In this work, we proposes a new pipeline to extract tables of interest in PDF files, and develops an ultra lightweight application named QuickTable accordingly.
Most of the previous research only focused on one or two tasks of table recognition and there is little research on finding tables of interest. The developed QuickTable uses the proposed pipeline based on PP-Picodet, SLANet, PPOCRv3, Text Segmentation and Cosine Similarity Analysis, which allows users to upload PDF files from mobile devices and enter keywords to get tables of interest. In addition, we have trained models in both Chinese and English so that users can upload files in different languages. Experiments show that the proposed pipeline is lightweight and outperforms previous approaches, demonstrating the effectiveness of our method.

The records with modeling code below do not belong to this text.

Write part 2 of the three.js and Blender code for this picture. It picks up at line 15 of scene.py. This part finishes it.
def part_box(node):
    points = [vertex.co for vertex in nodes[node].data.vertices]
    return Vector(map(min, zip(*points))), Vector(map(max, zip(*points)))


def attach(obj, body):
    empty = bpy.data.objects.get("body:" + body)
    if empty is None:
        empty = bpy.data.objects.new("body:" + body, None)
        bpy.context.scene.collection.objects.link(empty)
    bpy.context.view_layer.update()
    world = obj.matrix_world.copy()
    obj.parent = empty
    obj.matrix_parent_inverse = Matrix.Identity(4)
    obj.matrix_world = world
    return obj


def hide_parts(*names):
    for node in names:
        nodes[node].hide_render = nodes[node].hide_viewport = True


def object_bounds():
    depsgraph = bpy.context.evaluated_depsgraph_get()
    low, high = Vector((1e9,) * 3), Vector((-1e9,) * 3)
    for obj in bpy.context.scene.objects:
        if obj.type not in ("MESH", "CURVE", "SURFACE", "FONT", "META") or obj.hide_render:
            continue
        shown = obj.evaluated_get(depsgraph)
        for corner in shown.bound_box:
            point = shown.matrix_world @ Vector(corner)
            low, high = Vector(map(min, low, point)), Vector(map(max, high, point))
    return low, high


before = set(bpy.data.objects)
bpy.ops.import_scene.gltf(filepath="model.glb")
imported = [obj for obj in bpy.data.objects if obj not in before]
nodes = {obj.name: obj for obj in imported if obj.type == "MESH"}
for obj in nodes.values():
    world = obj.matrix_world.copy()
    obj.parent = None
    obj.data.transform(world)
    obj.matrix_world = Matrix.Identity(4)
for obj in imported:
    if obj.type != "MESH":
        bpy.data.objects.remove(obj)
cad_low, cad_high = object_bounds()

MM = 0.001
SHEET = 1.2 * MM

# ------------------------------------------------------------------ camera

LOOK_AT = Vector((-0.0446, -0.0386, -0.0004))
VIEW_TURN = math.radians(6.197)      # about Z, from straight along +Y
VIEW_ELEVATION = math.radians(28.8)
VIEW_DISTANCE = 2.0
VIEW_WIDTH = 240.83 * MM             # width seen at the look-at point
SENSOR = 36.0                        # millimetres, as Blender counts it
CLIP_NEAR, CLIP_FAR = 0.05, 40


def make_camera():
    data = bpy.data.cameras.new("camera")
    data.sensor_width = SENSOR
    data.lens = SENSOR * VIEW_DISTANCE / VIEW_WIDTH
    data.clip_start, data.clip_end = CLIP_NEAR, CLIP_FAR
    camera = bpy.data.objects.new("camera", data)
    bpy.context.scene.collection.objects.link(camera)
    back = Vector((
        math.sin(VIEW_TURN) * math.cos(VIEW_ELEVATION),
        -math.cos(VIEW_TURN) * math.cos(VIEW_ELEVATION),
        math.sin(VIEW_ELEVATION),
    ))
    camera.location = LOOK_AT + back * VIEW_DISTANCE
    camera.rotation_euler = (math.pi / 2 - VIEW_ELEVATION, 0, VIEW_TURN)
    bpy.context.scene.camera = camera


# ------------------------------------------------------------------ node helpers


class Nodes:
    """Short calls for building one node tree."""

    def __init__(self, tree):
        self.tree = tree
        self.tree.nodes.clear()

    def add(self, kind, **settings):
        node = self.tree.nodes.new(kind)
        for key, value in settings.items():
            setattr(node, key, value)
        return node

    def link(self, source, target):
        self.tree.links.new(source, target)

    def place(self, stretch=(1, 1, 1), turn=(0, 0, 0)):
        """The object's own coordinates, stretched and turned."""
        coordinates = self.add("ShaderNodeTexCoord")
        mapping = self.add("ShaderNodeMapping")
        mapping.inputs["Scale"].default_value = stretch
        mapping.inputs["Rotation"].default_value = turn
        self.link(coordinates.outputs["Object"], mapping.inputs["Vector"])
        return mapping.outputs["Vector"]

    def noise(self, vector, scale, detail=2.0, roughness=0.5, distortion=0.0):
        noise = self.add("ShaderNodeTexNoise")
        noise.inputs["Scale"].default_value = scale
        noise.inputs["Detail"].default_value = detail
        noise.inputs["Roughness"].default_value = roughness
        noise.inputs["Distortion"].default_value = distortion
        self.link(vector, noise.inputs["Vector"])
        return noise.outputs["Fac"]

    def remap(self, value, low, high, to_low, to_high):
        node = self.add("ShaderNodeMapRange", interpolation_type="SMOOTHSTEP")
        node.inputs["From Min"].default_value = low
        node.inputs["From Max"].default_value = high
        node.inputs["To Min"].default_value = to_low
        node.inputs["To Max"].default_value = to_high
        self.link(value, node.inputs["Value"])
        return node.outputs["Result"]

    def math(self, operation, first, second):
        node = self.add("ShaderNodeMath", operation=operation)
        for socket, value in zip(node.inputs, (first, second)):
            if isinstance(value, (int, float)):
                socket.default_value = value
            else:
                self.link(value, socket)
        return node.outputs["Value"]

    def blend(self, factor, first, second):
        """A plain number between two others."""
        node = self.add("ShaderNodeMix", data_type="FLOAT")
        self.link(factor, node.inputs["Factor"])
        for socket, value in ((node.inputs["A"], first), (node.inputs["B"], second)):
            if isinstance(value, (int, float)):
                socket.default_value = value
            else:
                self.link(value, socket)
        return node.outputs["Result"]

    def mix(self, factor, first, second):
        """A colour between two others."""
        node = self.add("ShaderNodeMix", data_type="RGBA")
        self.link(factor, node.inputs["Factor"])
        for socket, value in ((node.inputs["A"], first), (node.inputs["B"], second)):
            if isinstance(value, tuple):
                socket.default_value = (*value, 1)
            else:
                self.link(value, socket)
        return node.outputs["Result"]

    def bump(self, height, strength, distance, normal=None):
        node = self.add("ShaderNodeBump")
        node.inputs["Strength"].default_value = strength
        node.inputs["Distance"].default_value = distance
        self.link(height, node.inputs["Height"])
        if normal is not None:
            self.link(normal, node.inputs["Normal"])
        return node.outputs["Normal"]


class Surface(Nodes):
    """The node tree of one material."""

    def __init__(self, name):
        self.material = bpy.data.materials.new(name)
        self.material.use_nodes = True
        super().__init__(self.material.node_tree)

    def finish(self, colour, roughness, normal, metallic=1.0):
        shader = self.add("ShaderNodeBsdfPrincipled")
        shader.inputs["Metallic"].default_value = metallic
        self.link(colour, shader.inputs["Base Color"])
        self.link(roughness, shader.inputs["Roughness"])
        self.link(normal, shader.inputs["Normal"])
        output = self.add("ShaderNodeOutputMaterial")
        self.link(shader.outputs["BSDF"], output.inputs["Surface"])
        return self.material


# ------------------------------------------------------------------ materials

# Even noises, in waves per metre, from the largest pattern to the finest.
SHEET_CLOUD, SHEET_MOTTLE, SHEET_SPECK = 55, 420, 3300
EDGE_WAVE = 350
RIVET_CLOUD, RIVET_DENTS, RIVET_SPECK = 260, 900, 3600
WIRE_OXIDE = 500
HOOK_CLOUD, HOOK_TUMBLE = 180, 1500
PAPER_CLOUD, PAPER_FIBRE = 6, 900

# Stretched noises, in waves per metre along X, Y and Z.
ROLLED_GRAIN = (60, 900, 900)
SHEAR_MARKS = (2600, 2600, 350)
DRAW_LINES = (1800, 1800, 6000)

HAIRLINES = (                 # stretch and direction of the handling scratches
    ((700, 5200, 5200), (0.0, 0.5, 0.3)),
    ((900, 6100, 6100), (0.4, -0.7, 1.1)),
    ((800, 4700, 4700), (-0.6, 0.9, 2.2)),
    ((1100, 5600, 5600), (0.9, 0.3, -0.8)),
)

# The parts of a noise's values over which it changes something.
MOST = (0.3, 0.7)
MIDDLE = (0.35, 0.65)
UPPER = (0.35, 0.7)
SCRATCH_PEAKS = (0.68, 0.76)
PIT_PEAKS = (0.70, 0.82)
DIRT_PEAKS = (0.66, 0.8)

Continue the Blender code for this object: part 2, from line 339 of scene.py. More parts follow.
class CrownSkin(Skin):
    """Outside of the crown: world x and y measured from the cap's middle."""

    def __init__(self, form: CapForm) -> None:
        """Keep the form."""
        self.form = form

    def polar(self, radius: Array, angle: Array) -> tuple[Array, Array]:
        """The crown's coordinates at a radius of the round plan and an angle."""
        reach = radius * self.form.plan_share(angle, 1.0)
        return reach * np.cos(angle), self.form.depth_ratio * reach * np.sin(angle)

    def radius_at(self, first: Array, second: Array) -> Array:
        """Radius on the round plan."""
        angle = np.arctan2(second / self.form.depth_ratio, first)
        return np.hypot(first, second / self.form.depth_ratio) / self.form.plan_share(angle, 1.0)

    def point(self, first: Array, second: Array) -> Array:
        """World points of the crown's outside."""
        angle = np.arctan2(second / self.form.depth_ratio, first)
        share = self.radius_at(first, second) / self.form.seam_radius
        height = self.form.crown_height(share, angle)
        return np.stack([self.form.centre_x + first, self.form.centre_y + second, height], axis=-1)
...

In summary, our main contributions:
- Proposed a new pipeline to extract tables of interest in PDF files, which allows users to upload PDF files from mobile devices and enter keywords to get tables of interest.
- Trained models in both Chinese and English so that users can upload files in different languages.
- Developd an ultra lightweight application.
For quick demo:
python quicktable.py
The directory QuickTable_with_server is the application that combined with the django back-end codes. If you don't want to deploy the software environment, you can just run the script quicktable.py in the directory QuickTable, which is a quickstart demo of our algorithm.